En una palabra, indiferente a las alabanzas y a los desprecios, se abandonaba en manos de la Providencia, dispuesto a cumplir su obligación con buena o mala fama, y no deseando otra reputación, sino la que Dios juzgara conveniente que disfrutara para los intereses de su servicio. Aun en ocasiones en que podían rechazar la calumnia y que hasta parecía imponérselo el deber, los santos han preferido casi siempre guardar silencio, a ejemplo de Nuestro Señor durante la Pasión, dejando a la divina justicia el cuidado de justificarlos si lo juzgaba conveniente.
San Gerardo de Mayella, entre otros muchos, nos ofrece de ello un memorable ejemplo. «Una infame le acusó de un crimen horrible. Inquieto y turbado, San Alfonso llamó al acusado, le manifestó la denuncia y le preguntó qué alegaba en contra. Impasible como el mármol, Gerardo no articuló palabra. Alfonso le privó de la comunión y de toda relación con los de fuera, y el hermano, sin embargo, no se permitió la menor murmuración. Convencidos de su inocencia, los Padres le instaban a que se justificara: "Hay un Dios -decía- y a El le corresponde ocuparse de eso". Y aconsejado de que para aliviar su martirio pidiese al menos poder comulgar, respondió: "No; muramos bajo el peso de la divina voluntad". Cincuenta días después, satisfecho de haber obrado con Gerardo como con su divino Hijo, "el oprobio de las gentes", declaró su inocencia.
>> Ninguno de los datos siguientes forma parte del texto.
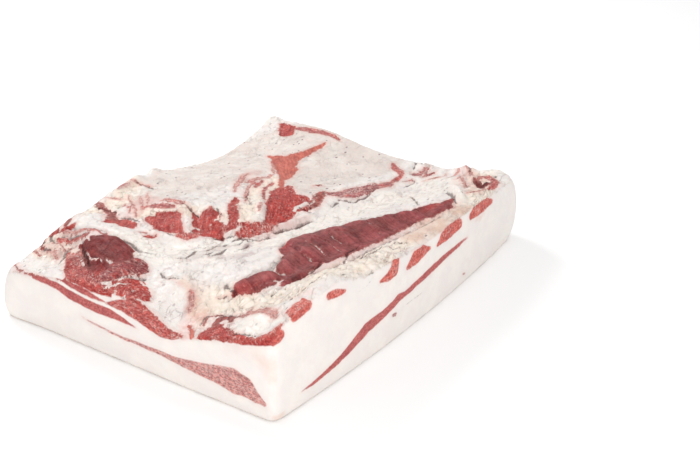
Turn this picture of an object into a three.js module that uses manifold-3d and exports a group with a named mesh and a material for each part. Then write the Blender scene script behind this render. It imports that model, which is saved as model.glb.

La infeliz que le había acusado retractó su calumnia, declarando haber obrado por inspiración del demonio. El verse declarado inocente no impresionó más a Gerardo que la acusación, y como San Alfonso le preguntase por qué había rehusado disculparse, le respondió de manera sublime diciendo: "Padre mío, ¿no es prescripción de la Regla no excusarse jamás, sino sufrir en silencio cualquier mortificación?"» Es verdad que la Regla no le obligaba en aquella circunstancia, y el ejemplo es más de admirar que de imitar, pero, ¡qué lección para nuestra delicadeza!